In another preferred and non-limiting embodiment, the target train, e.g., the on-board computer 12 of the target train, determines an entry point or “at” location based upon data and information in the authority data of the conditional authority. In particular, the target train has a calculated route, and can make a determination where the limits of the conditional authority overlap that route. Accordingly, the position or location on the route beyond which the target train may not proceed due to the authority data in the conditional authority would be considered the entry point or “at” location.
In this manner, provided are an improved computer-implemented method and system for managing conditional authorities in a vehicle network, such as a complex rail network.
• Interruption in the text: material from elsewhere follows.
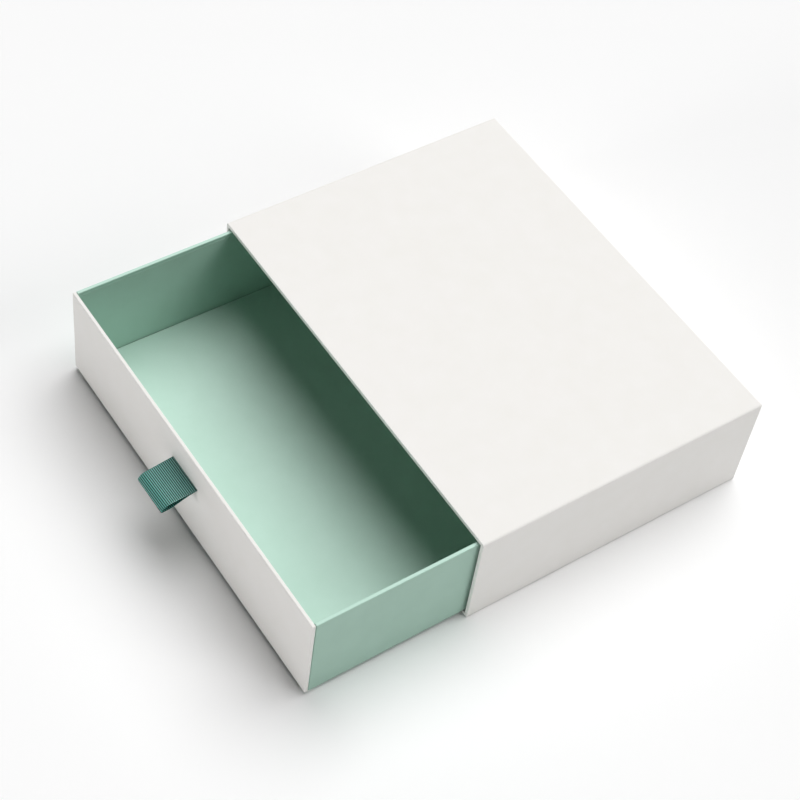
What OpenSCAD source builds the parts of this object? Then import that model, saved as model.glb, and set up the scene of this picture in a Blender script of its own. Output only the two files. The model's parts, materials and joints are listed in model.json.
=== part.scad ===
// Sliding drawer gift box: a paper-covered greyboard tray with a ribbon pull,
// in a paper-covered greyboard sleeve that is open at its mouth and closed at its back.
//
// The origin is the middle of the sleeve's underside, where the box stands.
// X runs across the box, -Y points out of the mouth, and Z is up.
// Every wall is a sandwich, from outside to inside: covering paper, board,
// a thin layer of turned-in paper or stay tape, and the lining.

/* [Sleeve] */
// Width of the sleeve, outside
sleeve_w = 220; // [140:1:400]
// Depth of the sleeve from its mouth to its back, outside
sleeve_d = 162; // [120:1:320]
// Height of the sleeve, outside
sleeve_h = 58.5; // [46:0.5:120]
// Radius of the four long edges of the sleeve
sleeve_edge_r = 1.2; // [0.5:0.1:2]
// Radius of the paper folded round the sleeve's mouth and back
mouth_fold_r = 0.4; // [0.35:0.05:0.7]

/* [Drawer] */
// How far the drawer stands out of the sleeve
drawer_open = 86; // [0:1:110]
// Radius of the drawer's rims and corners
drawer_edge_r = 0.45; // [0.35:0.05:0.8]

/* [Board and paper] */
// Thickness of the greyboard of every wall
board_t = 1.5; // [1:0.1:3]
// Thickness of the covering papers, linings and stay tapes
paper_t = 0.15; // [0.1:0.01:0.3]
// Thickness of the loose card on the drawer's floor
floor_card_t = 0.5; // [0.3:0.1:2]
// Depth to which covering paper is turned in at a rim or under a base
turn_in = 15; // [8:0.5:20]
// How far the white paper under the drawer runs on below the ends of its side walls
corner_lap = 1.5; // [0:0.1:4]
// Width of each leg of a stay tape
tape_leg = 12; // [6:0.5:20]
// Distance that flat outer sheets stop short of the edges
sheet_inset = 2; // [1:0.5:6]
// Distance that linings stop short of a rim or mouth
lining_inset = 2; // [1:0.5:6]
// Space between papers that lie side by side in one layer
paper_gap = 0.3; // [0.2:0.1:1]

/* [Fit] */
// Space between the drawer and the sleeve's lining at each side
side_gap = 1.1; // [0.4:0.05:1.5]
// Space above the drawer's rim
top_gap = 0.7; // [0.4:0.1:2]
// Space under the drawer
bottom_gap = 0.2; // [0.2:0.05:0.6]
// Space behind the drawer when it is shut
back_gap = 0.5; // [0.3:0.1:2]
// Open joint between the drawer's front wall and the ends of its side walls
joint_gap = 0.2; // [0:0.05:0.4]
// Space round the floor card
card_gap = 0.3; // [0.2:0.1:1]

/* [Ribbon pull] */
// Width of the ribbon
ribbon_w = 22; // [12:1:30]
// Thickness of the ribbon
ribbon_t = 0.45; // [0.3:0.05:0.8]
// How far the loop stands out of the drawer's front
pull_reach = 18.5; // [13:0.5:30]
// How far the tip of the loop hangs below its slit
pull_droop = 3.6; // [0:0.2:8]
// Outer radius of the tip of the loop
pull_tip_r = 2.1; // [1.5:0.1:4]
// Depth of the slit below the drawer's rim
pull_depth = 17; // [14:0.5:20]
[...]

In particular, the above-described computer-implemented methods and systems facilitate the ability to manage data from multiple locomotives and/or trains travelling in a track or rail network, and further facilitate effective communication and data exchange between trains in order to accurately manage authorizations and implementations of conditional authorities.
Although the invention has been described in detail for the purpose of illustration based on what is currently considered to be the most practical and preferred embodiments, it is to be understood that such detail is solely for that purpose and that the invention is not limited to the disclosed embodiments, but, on the contrary, is intended to cover modifications and equivalent arrangements that are within the spirit and scope of the appended claims. For example, it is to be understood that the present invention contemplates that, to the extent possible, one or more features of any embodiment can be combined with one or more features of any other embodiment.